If by any accident a matrix drops from the stationary bar before its tube is reached, in doing this it closes the electric current of a battery placed behind the machine, and the electric current thus established at once by a simple mechanism stops the whole machine.
The obvious advantages of this new device are (1) that every line is printed from absolutely new type then and there made especially for it. (2) That it is impossible to have a turned letter. (3) That what compositors call dirty distribution is impossible. In the sorting of type by hand after it has been distributed – i.e., when the pages, lines and words have been broken up into separate letters – blunders are constantly made and are the most fruitful cause of printers’ errors. The small type-letters are very liable to be thrown into the wrong part of the case; and as printers know the particular letter they want by its place in the case, and have not time to look at it before they set it; as, further, they cannot, as in the Linotype, see the actual line grow letter for letter in the normal vertical position under their eyes, blunders follow.

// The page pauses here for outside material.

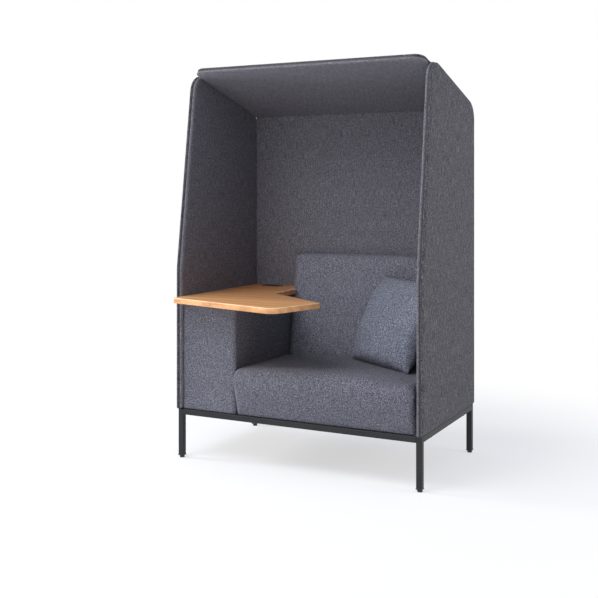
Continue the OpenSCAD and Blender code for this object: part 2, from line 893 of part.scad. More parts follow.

It is clear that dirty distribution cannot occur with this new machine. (4) Pieing is impossible. Pieing, is the printers’ name for the accidental breaking up of what has been set into a hopeless confusion of inchoate individual letters. The solid bar of type produced by the new invention cannot be pied.
I have said that with the commercial aspects of this machine I have nothing to do, and that with its serious economic aspects there is no intention of dealing here. The invention has been made; is already at work; will, I believe, have to be faced, probably in the immediate future; is of a very remarkable nature, and seems likely ultimately to revolutionize printing methods. And that is why I have described it here.